BodyPart-15 L’allegato corsivo di Carlo Bo su don Primo Mazzolari (La Provincia, Cremona, 20 giugno 1992) è illuminante in proposito. Questo prete colto e buono ha bagnato con lagrime amare le migliaia di fogli riempiti con la sua grafia larga come il suo cuore. Ha bagnato con lagrime i solchi di Cicognara e di Bozzolo, parrocchie della Bassa Padana. Vissuto povero, morto povero, ha potuto scrivere nel suo testamento: «Intorno al mio altare, come intorno alla mia casa e al mio lavoro non ci fu mai suon di denaro… Il Signore avrà cura anche della mia sorella Giuseppina, che, dopo una vita spesa in un modo mirabile per me e per la Chiesa, è come un uccello su di un ramo».

 Lo so. Non siamo insensibili. Anche una puntura di spillo suscita reazione di disagio e di ripulsa. Ma, allora, dov’è la nostra fede?

 «Io confido in Dio e nella sua luce. Confido negli uomini di buona volontà, contento che le mie parole suscitino in tutti i cuori retti un palpito di virile generosità. Accade talora che una voce lieve, quasi in tono di profezia, arrivi al mio orecchio in sussurro di esagerato timore, che poi accende deboli fantasie. San Matteo ci racconta di Gesù che nel vespero di una giornata faticosa si raccolse solo sul monte a pregare. La barca dei suoi, rimasta sul lago, era agitata dai venti, e a notte Gesù discese leggero sulle onde, e ad alta voce disse: “Abbiate fiducia e non temete poiché sono io”. L’umile successore di san Pietro non prova ancora alcuna tentazione di sgomento. Mi sento forte nella fede e accanto a Gesù posso attraversare non solo il piccolo lago di Galilea, ma anche tutti i mari del mondo. La parola di Gesù basta a salvamento e a vittoria» (DMC, III, 93, 22-12-1960).
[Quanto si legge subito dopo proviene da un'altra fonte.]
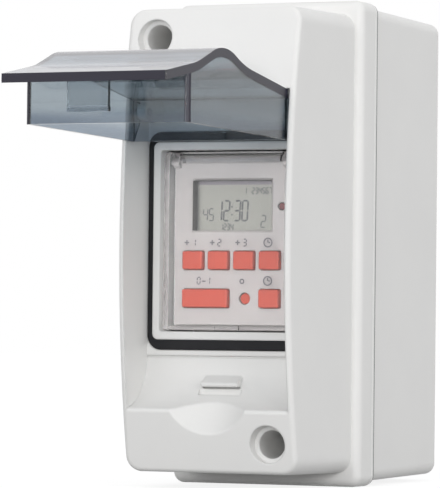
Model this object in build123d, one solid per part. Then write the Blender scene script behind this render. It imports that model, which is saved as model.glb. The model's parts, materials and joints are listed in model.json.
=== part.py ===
from build123d import *
import math
import os

# Digital timer switch in a small wall box with a hinged window. Millimetres.
# The origin is the middle of the wall face, +Z is up and the front looks along -Y.
# A depth is a distance out from the wall, so it lies at Y = -depth.

# Wall box
box_half_width = 24.4
box_half_height = 59.1
box_flare = 0.55
box_depth = 47.7
box_corner = 3.0
box_wall = 2.2
box_back = 2.6
box_back_edge = 0.8
rim_tongue_height = 2.4
rim_tongue_root = 2.0
rim_tongue_wall = 1.0
rim_tongue_gap = 0.15
rim_band_length = 1.5
rim_band_edge = 0.5
rim_seam_edge = 0.3
knockout_radius = 10.0
knockout_groove = 0.8
knockout_groove_depth = 1.2
knockout_depth = 24.0
wall_hole_radius = 2.25
wall_hole_inset = 8.1

# Cover flange and front
flange_side_overhang = 0.8
flange_end_overhang = 1.05
flange_corner = 2.8
flange_length = 8.2
flange_edge = 2.0
flange_back_edge = 0.4
flange_wall = 2.75
flange_roof = 2.4
front_half_width = 22.9
front_end_step = 4.0
front_draft = 0.6
front_corner = 4.0
front_edge = 1.2
front_radius = 270.0
cover_wall = 2.0

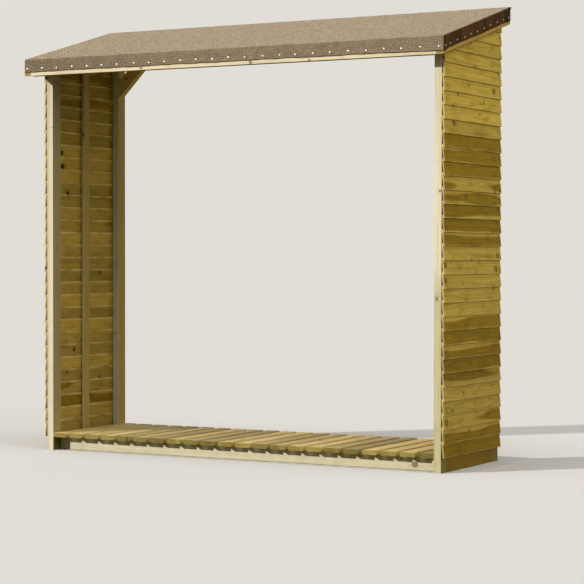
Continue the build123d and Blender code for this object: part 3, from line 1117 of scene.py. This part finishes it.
def studio_floor():
    """A pale floor, a hair below the store. To the camera it comes out as pale as the backdrop, and
    it throws back less light than that."""
    floor = bpy.data.meshes.new("floor")
    corners = [(-1, -1), (1, -1), (1, 1), (-1, 1)]
    floor.from_pydata([(FLOOR_SIZE * x, FLOOR_SIZE * y, 0) for x, y in corners], [], [(0, 1, 2, 3)])
    material, put, finish = new_material("pale_floor")
    shown = (*(BACKDROP[channel] / light_on_floor(channel) for channel in range(3)), 1.0)
    seen = put("LightPath").outputs["Is Camera Ray"]
    colour = put("Mix", {0: seen, 6: FLOOR_BOUNCE, 7: shown}, **BLEND)
    finish({"Base Color": colour, "Roughness": 1.0, "Specular IOR Level": 0.0})
    floor.materials.append(material)
    made = bpy.data.objects.new("floor", floor)
    made.location.z = -FLOOR_GAP
    bpy.context.scene.collection.objects.link(made)
    made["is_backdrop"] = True


def studio_light():
    """A low key from the left of the front, broad soft lamps from above and from the right, a faint
    warm one from behind, and an even pale surround that lights less than it shows."""
    for name, azimuth, elevation, strength, spread, colour in LAMPS:
        lamp = bpy.data.lights.new(name, "SUN")
        lamp.energy = strength
        lamp.angle = math.radians(spread)
        lamp.color = colour
        holder = bpy.data.objects.new(name, lamp)
        holder.rotation_euler = (math.radians(90 - elevation), 0.0, math.radians(-azimuth))
        bpy.context.scene.collection.objects.link(holder)
    world = bpy.data.worlds.new("surround")
    bpy.context.scene.world = world
    world.use_nodes = True
    world.node_tree.nodes.clear()
    put = partial(add, world.node_tree)
    rays = put("LightPath").outputs
    seen = rays["Is Camera Ray"]
    for ray in ("Is Glossy Ray", "Is Transmission Ray"):
        seen = put("Math", [seen, rays[ray]], operation="MAXIMUM")
    light = put("Background", {"Color": linear("#FFFFFF"), "Strength": WORLD_LIGHT})
    backdrop = put("Background", {"Color": BACKDROP, "Strength": 1.0})
    both = put("MixShader", [seen, light, backdrop])
    put("OutputWorld", {"Surface": both})


SENSOR_WIDTH = 36.0
FRAME_PIXELS = 584
FOCAL_PIXELS = 1945.4
CAMERA_PLACE = (4.0795, -7.0552, 0.8465)
CAMERA_YAW_PITCH_ROLL = (29.135, -1.118, 0.053)


def camera():
    """The viewpoint: place, turn and focal length for a square frame."""
    lens = bpy.data.cameras.new("camera")
    lens.sensor_width = SENSOR_WIDTH
    lens.lens = FOCAL_PIXELS / FRAME_PIXELS * SENSOR_WIDTH
    lens.clip_end = 200.0
    holder = bpy.data.objects.new("camera", lens)
    yaw, pitch, roll = (math.radians(angle) for angle in CAMERA_YAW_PITCH_ROLL)
    turn = Matrix.Rotation(yaw, 4, "Z") @ Matrix.Rotation(math.pi / 2 + pitch, 4, "X")
    turn = turn @ Matrix.Rotation(roll, 4, "Z")
    holder.matrix_world = Matrix.Translation(CAMERA_PLACE) @ turn
    bpy.context.scene.collection.objects.link(holder)
    bpy.context.scene.camera = holder


studio_floor()
studio_light()
camera()
bpy.context.scene.view_settings.view_transform = "Standard"

bpy.context.view_layer.update()
low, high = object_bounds()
 In limine vitae, Giovanni XXIII era consapevole che taluno lo accusava di eccessivo ottimismo, di non vedere le ombre che gravavano sulle situazioni della Chiesa e dei popoli; taluni, più d’uno, non accettava il progetto di più ardita navigazione, per condurre al largo la barca. Allora egli profittò della sua festa onomastica, l’ultimo san Giuseppe del suo pontificato, per aprire l’animo suo ai suoi più diretti collaboratori:

«Credo fermamente all’azione di Dio nella coscienza dei singoli, alla sua presenza nella storia. Credo al suo amore. Questa sicurezza è radicata sulla continua assistenza di Gesù, fondatore della Chiesa, che cammina sereno sulle onde del mare in tempesta: “Habete fiduciam. Ego sum. Nolite timere” (Mt 14,27). Quando per la prima volta risonarono queste arcane parole, apostoli e discepoli, lo sappiamo bene, costituivano uno sparuto gruppo; eppure l’invito di Gesù non conobbe tentennamenti: “Nolite timere, nolite timere!”. Questo mantiene nell’uomo di fede l’umiltà, fondamento di ogni solido edificio; conserva il sano equilibrio, la cristiana indifferenza circa i giudizi del mondo; e poi alimenta in ciascuno la convinzione di essere strumento e nulla più, docile e pronto, ma strumento e collaboratore di quel Dio, che per sua misericordia associa le sue creature ai disegni di eterni splendori, che riflettono sulla terra irradiazione di grazia e di pace… Chi ha fede non trema, non precipita gli eventi, non sgomenta il prossimo. Chi crede non vacillerà (Is 28,16). La serenità del mio animo di umile servo del Signore trae di qui continua ispirazione, e non ha origine dalla non conoscenza degli uomini e della storia, e non chiude gli occhi davanti alla realtà. È serenità che viene da Dio, ordinatore sapientissimo delle umane vicissitudini…» (DMC, V, 163-164, 17-03-1963).